Chamado à ação

Jorge Chediek 

09/10/2015

A Década Internacional dos Afrodescendentes, estabelecida pela Assembleia Geral da ONU, teve seu lançamento no Brasil no último dia 22. O país é o segundo no mundo em população negra. São mais de 100 milhões de brasileiros negros, metade do total aproximado de pessoas que vivem nas Américas e se identificam como afrodescendentes. O Brasil desempenhou papel fundamental no processo de negociação para a criação da Década, o que também contribui para conferir ao país posição única. Trata-se, portanto, de oportunidade excepcional para se promover a inclusão política, econômica, social e cultural de negras e negros no Brasil. 

A Década estrutura-se sob o lema Pessoas afrodescendentes: reconhecimento, justiça e desenvolvimento. É um convite a todos para que ponderem sobre as melhores estratégias de direcionamento de programas e recursos para a inclusão mais eficiente desse imenso segmento social e reflitam sobre a importância do tema para o avanço da agenda de desenvolvimento pós-2015. Já houve, no Brasil, progresso relevante nesse sentido, em consonância com a Declaração e o Programa de Ação da Conferência Mundial contra o Racismo, Discriminação Racial, Xenofobia e Intolerância Correlata, realizados em Durban, África do Sul, em 2001. No decorrer das quatro últimas décadas, o país cresceu economicamente, reduziu o analfabetismo, sua população tornou-se predominantemente urbana, e o sistema de ensino superior passou por significativa expansão. 

De forma geral, as desigualdades diminuíram, como resultado de novas políticas salariais e de transferência de renda. Os esforços do governo e da sociedade brasileira em geral contribuíram para que número considerável de pessoas saísse da situação de extrema pobreza.
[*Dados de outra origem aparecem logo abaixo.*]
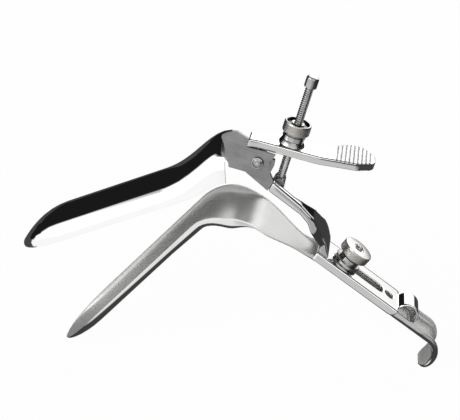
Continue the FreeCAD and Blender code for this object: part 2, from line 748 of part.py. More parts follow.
def seat_collar():
    """Collar under the nut, hollowed to ride on the saddle."""
    top = size("lever_top")
    centre = top - size("lever_thick") / 2
    bore = size("rod_radius") + size("run_gap")
    hollow = size("dome_radius") + size("seat_gap")
    rim = hollow * hollow - bore * bore
    crown = centre + Dim(math.sqrt(rim.value), f"sqrt({rim.text})")
    low = top + size("collar_low")
    high = top + size("nut_low") - size("face_gap")
    outer = size("collar_radius")
    seat = seat_arc(hollow, low, crown, centre)
    rod_turned("seat_collar", [seat[0], (outer + 0.1, low), (outer + 0.1, high - 0.9), (outer - 0.5, high - 0.7),
                               (outer - 0.5, high), (bore, high)] + seat[:0:-1])


def adjusting_nut():
    low = size("lever_top") + size("nut_low")
    high = low + size("nut_height")
    outer = size("nut_radius")
    bore = size("rod_radius") + size("run_gap")
    floor = high - size("nut_recess")
    rod_turned("adjusting_nut", [
        (bore, low), (outer - 0.8, low), (outer, low + 0.6), (outer, high - 0.5), (outer - 0.4, high),
        (outer - 0.9, high), (outer - 1.3, floor), (bore + 1.0, floor), (bore + 1.0, high - 0.3), (bore, high - 0.3)])


def threaded_rod():
    """Rod with a flat eye at its foot, and the cap at its top that keeps the nut on."""
    body = new_body("threaded_rod", size("lever_slope"))
    x, side = size("rod_x"), size("rod_side")
    pivot = -size("rod_pivot")
    thick = size("rod_eye_thick")
    sketch = new_sketch(body, "XZ_Plane", "eye", side + thick / 2)
    circle(sketch, x, pivot, size("rod_eye"))
    pad(body, sketch, thick, reverse=True)
    sketch = new_sketch(body, "XY_Plane", "shank", pivot)
    circle(sketch, x, -side, size("rod_radius"))
    cap_foot = size("rod_top") - size("cap_height")
    pad(body, sketch, cap_foot - pivot)
    sketch = new_sketch(body, "XZ_Plane", "pin_hole", side + thick / 2)
    circle(sketch, x, pivot, size("pin_radius") + size("run_gap"))
    pocket(body, sketch, thick)
    radius, top = size("cap_radius"), size("rod_top")
    rod_turned("rod_cap", [
        (0, cap_foot), (radius - 0.25, cap_foot), (radius, cap_foot + 0.25), (radius, top - 0.8),
        (radius - 0.25, top - 0.3), (radius - 0.9, top), (0, top)])


def rod_fork():
    """Fork on the arm's inboard face that holds the rod's eye, and its pin."""
    body = new_body("rod_lug", size("lever_slope"))
    x, side = size("rod_x"), size("rod_side")
    pivot = -size("rod_pivot")
    cheek = size("fork_round")
    gap = size("rod_eye_thick") / 2 + size("face_gap")
    width = size("arm_inner") - size("lug_reach")
    foot = pivot - size("fork_foot")
    sketch = new_sketch(body, "XZ_Plane", "root", size("arm_inner"))
    polygon(sketch, [
        (x - cheek, pivot), (x - cheek - 1.0, foot + 0.8), (x - cheek, foot), (x + cheek * 0.4, foot - 0.4),
        (x + cheek, pivot - 1.6), (x + cheek, pivot)])
    pad(body, sketch, width, reverse=True)
    sketch = new_sketch(body, "XZ_Plane", "round", size("arm_inner"))
    circle(sketch, x, pivot, cheek)
    pad(body, sketch, width, reverse=True)
    sketch = new_sketch(body, "XZ_Plane", "eye_gap", side + gap)
    reach = size("rod_eye") + size("seat_gap")
    polygon(sketch, [
        (x - cheek - 3.0, pivot - reach), (x + cheek + 3.0, pivot - reach),
        (x + cheek + 3.0, pivot + cheek + 1.0), (x - cheek - 3.0, pivot + cheek + 1.0)])
    pocket(body, sketch, gap * 2)
    sketch = new_sketch(body, "XZ_Plane", "pin_hole", size("arm_inner"))
    circle(sketch, x, pivot, size("pin_radius"))
    pocket(body, sketch, width)
    pin = size("pin_radius")
    inboard = -size("lug_reach")
    turned_piece("rod_pivot_pin", size("lever_slope"), "XY_Plane", pivot, x, [
        (0, -size("arm_inner")), (pin, -size("arm_inner")), (pin, inboard), (pin + 0.7, inboard),
        (pin + 0.7, inboard + 0.5), (pin + 0.3, inboard + 0.9), (0, inboard + 0.9)])


# Yoke arm and tail

def tail_levels():
    """Heights square to the handle: tail top, tail underside, flange feet."""
    under = -size("flange_top") + size("tail_gap")
    top = under + size("tail_sheet")
    return top, under, top - size("tail_depth")


def yoke_arm():
    """Bar from the hinge plate, bent down and spread over the tail: a side outline met by a plan."""
    slope = size("tail_slope")
    top, _, _ = tail_levels()
    start, foot = size("tail_start"), size("tail_start") + size("arm_foot")
    low, high = arm_head()
    side = new_body("arm_side")
    sketch = new_sketch(side, "XZ_Plane", "outline", size("arm_outer") + 1.0)
    bend_x, bend_z = size("arm_bend_x"), -size("arm_bend_z")
    corners = [
        low, (bend_x - 7.0, bend_z + 3.9), (bend_x - 3.4, bend_z - 0.6), (bend_x - 2.2, bend_z - 5.2),
        turned(start - 1.2, top + 3.0, slope), turned(start, top, slope), turned(foot, top, slope),
        turned(foot - 0.6, top + 1.6, slope), (bend_x + 5.2, bend_z - 13.0), (bend_x + 2.6, bend_z - 5.6),
        (bend_x + 0.2, bend_z + 1.6), (bend_x - 6.4, bend_z + 8.9), high]
    polygon(sketch, corners)
    length = size("arm_outer") + size("tail_width") + 2.0
    pad(side, sketch, length, reverse=True)
    plan = new_body("arm_plan", slope)
    sketch = new_sketch(plan, "XY_Plane", "outline", top)
    outer, inner = -size("arm_outer"), -size("arm_inner")
    wide = size("tail_width")
    polygon(sketch, [
        (start * 0.08, outer), (start - 16, outer), (start - 10, outer + 1.6), (start - 3, outer + 6.4),
        (start, -wide), (foot + 1, -wide), (foot + 1, wide), (start + 0.6, wide),
        (start - 4.0, wide - 3.2), (start - 8.5, 1.2), (start - 13, inner + 9.2),
        (start - 18, inner + 5.2), (start - 23, inner + 2.0), (start - 28, inner), (start * 0.08, inner)])
    pad(plan, sketch, size("arm_rise"))
    common = doc.addObject("Part::Common", "arm_blank")
    common.Base = side
    common.Tool = plan
    doc.recompute()
    return common


def yoke_tail():
    """Channel over the handle, with its slot, hole, rounded flange ends and thumb curl."""
    body = new_body("yoke_tail", size("tail_slope"))
    top, under, foot = tail_levels()
    start, end = size("tail_start"), size("tail_end")
    wide = size("tail_width")
    inside = size("handle_half") + size("tail_side_gap")
    sketch = new_sketch(body, "XY_Plane", "plan", foot)
    polygon(sketch, [(start, -wide), (end, -wide), (end, wide), (start, wide)])
    blank = pad(body, sketch, top - foot)
    across = FreeCAD.Vector(0, 1, 0)
    names = edges_at(blank, across, [FreeCAD.Vector(end.value, 0, foot.value)])
    blank = round_edges(body, blank, names, size("tail_depth") * 0.8)
    along = FreeCAD.Vector(1, 0, 0)
    names = edges_at(blank, along, [FreeCAD.Vector(0, wide.value * s, top.value) for s in (-1, 1)])
    blank = round_edges(body, blank, names, size("tail_round"))
    sketch = new_sketch(body, "XY_Plane", "inside", foot)
    polygon(sketch, [(start - 1, -inside), (end + 1, -inside), (end + 1, inside), (start - 1, inside)])
    pocket(body, sketch, under - foot, reverse=True)
    sketch = new_sketch(body, "XY_Plane", "slot", top)
    slot(sketch, size("slot_start"), size("slot_end"), 0, size("slot_half"))
    pocket(body, sketch, size("tail_sheet"))
    sketch = new_sketch(body, "XY_Plane", "hole", top)
    circle(sketch, size("hole_x"), 0, size("hole_radius"))
    pocket(body, sketch, size("tail_sheet"))
    half = size("curl_width") / 2
    radius, sheet_wall = size("curl_radius"), size("tail_sheet")
    centre = end + radius - 0.4
    sketch = new_sketch(body, "XY_Plane", "curl", under + 0.4)
    polygon(sketch, [
        (centre - radius, -half), (centre - radius + sheet_wall, -half),
        (centre - radius + sheet_wall, half), (centre - radius, half)])
    line = sketch.addGeometry(Part.LineSegment(
        FreeCAD.Vector(centre.value, 0, 0), FreeCAD.Vector(centre.value, 10, 0)), True)
    sketch.addConstraint(Sketcher.Constraint("Vertical", line))
    locate(sketch, line, 1, centre, 0)
    hold(sketch, "DistanceY", line, 1, line, 2, 10)
    roll = revolve(body, sketch, "Axis0", size("curl_turn"))
    if roll.Shape.BoundBox.ZMax < top.value + 1:
        roll.Reversed = True
        doc.recompute()


# Clamp

def clamp():
    """Stud on the handle's floor, and the washer, neck and knurled knob on it."""
    slope, x = size("tail_slope"), size("stud_x")
    shank = size("stud_radius")
    bore = shank + size("run_gap")
    floor = -size("flange_top") - size("handle_depth") + size("blade_sheet") + size("floor_gap")
    top, _, _ = tail_levels()
    seat = top + size("face_gap")
    washer = seat + size("clamp_washer_thick")
    neck = washer + size("clamp_neck_height")
    face = neck + size("face_gap")
    crown = face + size("knob_height")
    head = size("stud_head")
    end = crown + size("stud_rise")
    turned_piece("clamp_stud", slope, "XZ_Plane", 0, x, [
        (0, floor), (head, floor), (head, floor + 1.0), (head - 0.4, floor + 1.4), (shank, floor + 1.4),
        (shank, end - 0.9), (shank - 0.3, end - 0.4), (shank - 0.9, end - 0.1), (0, end)])
    turned_piece("clamp_washer", slope, "XZ_Plane", 0, x, ring(
        bore, size("clamp_washer_radius"), seat, washer, 0.5))
    radius = size("clamp_neck")
    turned_piece("clamp_collar", slope, "XZ_Plane", 0, x, [
        (bore, washer), (radius, washer), (radius, neck - 1.3), (radius - 0.5, neck - 1.1),
        (radius - 0.5, neck - 0.7), (radius, neck - 0.5), (radius, neck), (bore, neck)])
    radius = size("knob_radius")
    turned_piece("clamp_knob", slope, "XZ_Plane", 0, x, [
        (bore, face), (radius - 1.0, face), (radius, face + 0.6), (radius, crown - 0.5),
        (radius - 0.5, crown), (shank + 0.9, crown), (shank + 0.7, crown - 0.3), (bore, crown - 0.3)])


formed("lower_blade", lower_blade())
formed("upper_blade", upper_blade())
upper_hinge_plate(formed("upper_core", upper_core()))
yoke_hinge_plate()
hinge_pins()
thumb_lever()
lever_saddle()
seat_collar()
adjusting_nut()
threaded_rod()
rod_fork()
arm = yoke_arm()
yoke_tail()
clamp()
doc.recompute()

NODES = (
    "lower_blade", "clamp_stud", "upper_blade", "upper_hinge_plate", "thumb_lever", "lever_saddle",
    "yoke_hinge_plate", "yoke_arm", "yoke_tail", "rod_lug", "rod_pivot_pin", "hinge_rivet",
    "hinge_washer", "threaded_rod", "rod_cap", "seat_collar", "adjusting_nut", "clamp_washer",
    "clamp_collar", "clamp_knob")
arm.Label = "yoke_arm"
for obj in doc.Objects:
    if "Invalid" in obj.State or "Error" in obj.State:
        raise RuntimeError(f"{obj.Name}: {obj.State}")
os.makedirs("parts", exist_ok=True)
for label in NODES:
    node = doc.getObjectsByLabel(label)[0]
    if node.Shape.isNull() or not node.Shape.isValid() or len(node.Shape.Solids) != 1:
        raise RuntimeError(f"{label} is not one valid solid: {len(node.Shape.Solids)}")
    node.Shape.exportStep(f"parts/{label}.step")
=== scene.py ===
"""Looks of the open-sided bivalve speculum: polished and satin steel, a cut thread, knurled nuts.

Everything is in metres in the model's own frame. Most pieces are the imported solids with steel
materials. The arm, the tail and the lever get polished corners by modifiers, and the threaded rod, the
nut and the knob are built here with their thread and knurls in place of their plain solids.
"""

import json
import math

import bmesh
import bpy
from mathutils import Matrix, Vector

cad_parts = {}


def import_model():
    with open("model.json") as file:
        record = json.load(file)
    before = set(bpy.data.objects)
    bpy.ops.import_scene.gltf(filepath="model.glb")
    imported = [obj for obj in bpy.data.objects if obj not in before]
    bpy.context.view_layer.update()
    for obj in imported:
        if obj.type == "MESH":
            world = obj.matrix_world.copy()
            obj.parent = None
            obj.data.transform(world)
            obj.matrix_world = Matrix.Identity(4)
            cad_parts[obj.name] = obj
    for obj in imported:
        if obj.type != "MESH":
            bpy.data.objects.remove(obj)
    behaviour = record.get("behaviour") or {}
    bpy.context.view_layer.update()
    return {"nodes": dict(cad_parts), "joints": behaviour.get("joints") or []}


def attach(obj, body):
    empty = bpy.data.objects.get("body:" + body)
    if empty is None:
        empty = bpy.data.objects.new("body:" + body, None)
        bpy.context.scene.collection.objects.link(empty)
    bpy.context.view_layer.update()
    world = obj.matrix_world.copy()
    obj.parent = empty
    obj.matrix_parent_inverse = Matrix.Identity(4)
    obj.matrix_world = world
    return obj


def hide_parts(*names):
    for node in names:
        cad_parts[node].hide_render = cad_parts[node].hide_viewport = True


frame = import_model()

JOINTS = {joint["name"]: joint for joint in frame["joints"]}
HINGE = Vector(JOINTS["blade_hinge"]["pos_m"])
ROD_PIVOT = Vector(JOINTS["rod_swing"]["pos_m"])
ROD_AXIS = Vector(JOINTS["nut_travel"]["axis"]).normalized()
CLAMP_AXIS = Vector(JOINTS["clamp_travel"]["axis"]).normalized()
CLAMP_POINT = Vector(JOINTS["clamp_spin"]["pos_m"])

# Slopes of the pieces, and the thumb pad and its grooves (painted shade) along the lever from the hinge
UPPER_SLOPE = math.radians(22.5)
LOWER_SLOPE = math.radians(47.0)
TAIL_SLOPE = math.radians(36.1)
LEVER_SLOPE = math.radians(15.4)
PAD_STRETCH = (0.0340, 0.0516)
PAD_FADE = 0.0004
GROOVE_START = 0.0346
GROOVE_PITCH = 0.002
GROOVE_WIDTH = 0.0009


# Steels

BLACK = (0, 0, 0, 1)
WHITE = (1, 1, 1, 1)
WORN_EDGE = (0.86, 0.86, 0.85, 1)
MARKS_SCALE = 55.0
SPECKS_SCALE = 900.0
GRAIN_STRETCH = (70.0, 1600.0, 1600.0)
BUMP_DEPTH = 0.00003
INWARD_GAIN = -110.0


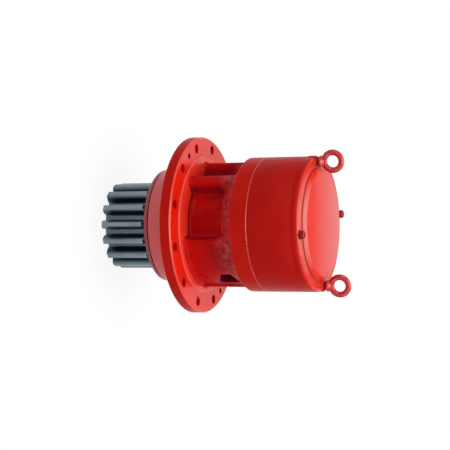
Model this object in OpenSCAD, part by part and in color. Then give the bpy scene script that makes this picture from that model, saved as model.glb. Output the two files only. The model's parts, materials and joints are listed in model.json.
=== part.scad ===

Como se sabe, afrodescendentes são desproporcionalmente mais atingidos pela pobreza no país. A adoção de medidas especiais, conhecidas como ações afirmativas, também tem contribuído para a reparação de desigualdades e injustiças históricas. 

No entanto, persistem no Brasil desigualdades raciais, étnicas e de gênero, as quais impedem a plena realização da democracia e o progresso do país em direção a seus objetivos de desenvolvimento. Dados oficiais informam que as mulheres negras recebem, em média, 50% da remuneração das mulheres brancas e que respondem por quase 70% das famílias com renda de até um salário mínimo. É igualmente inaceitável a situação de injustiça que assola a juventude negra. Segundo o Mapa do Encarceramento, lançado neste ano pela Secretaria Nacional de Juventude com apoio do Programa das Nações Unidas para o Desenvolvimento (Pnud), o homicídio é a principal causa de morte de jovens com idade entre 15 e 29 anos no Brasil, especialmente jovens negros do sexo masculino. Dados do Ministério da Saúde mostram que mais da metade dos 56.337 mortos por homicídios em 2012 no Brasil eram jovens (52,63%), dos quais 77% eram negros (pretos e pardos). Com essa população sujeita a restrições no acesso a oportunidades equitativas para a ampliação de suas potencialidades, todo o processo de desenvolvimento do país fica prejudicado. 

Percebe-se a persistência da cultura de discriminação ao examinar a estrutura política, econômica, social e cultural no Brasil, em que negros e brancos vivem países diferentes em um mesmo território. De um lado, a exclusão racial torna-se vetor permanente na trajetória de mulheres negras e de homens negros, transmutando-se a cada fase da vida e mesmo da morte por um sistema contínuo de desvantagens nem sempre evidentes e comprováveis. A despeito de pesquisas, estudos e projeções que denunciam a existência do racismo, no cotidiano são fartas as situações de conivência e tolerância às desigualdades raciais. Promover o reconhecimento - como prevê o lema da Década _ é remover os obstáculos que impedem a realização dos direitos humanos de afrodescendentes. 

A justiça, por sua vez, é um dos valores mais caros à civilização, em que direitos são assegurados por meio de leis que devem nortear o bem-viver em sociedade. A Década Internacional dos Afrodescendentes, que seguirá até 31 de dezembro de 2024, convoca todos para ação obstinada em favor do desenvolvimento social inclusivo, a fim de corrigir a engrenagem excludente baseada no racismo. Dessa forma, estará mais próxima uma sociedade mais igual, na qual os direitos humanos de afrodescendentes se cumpram efetivamente.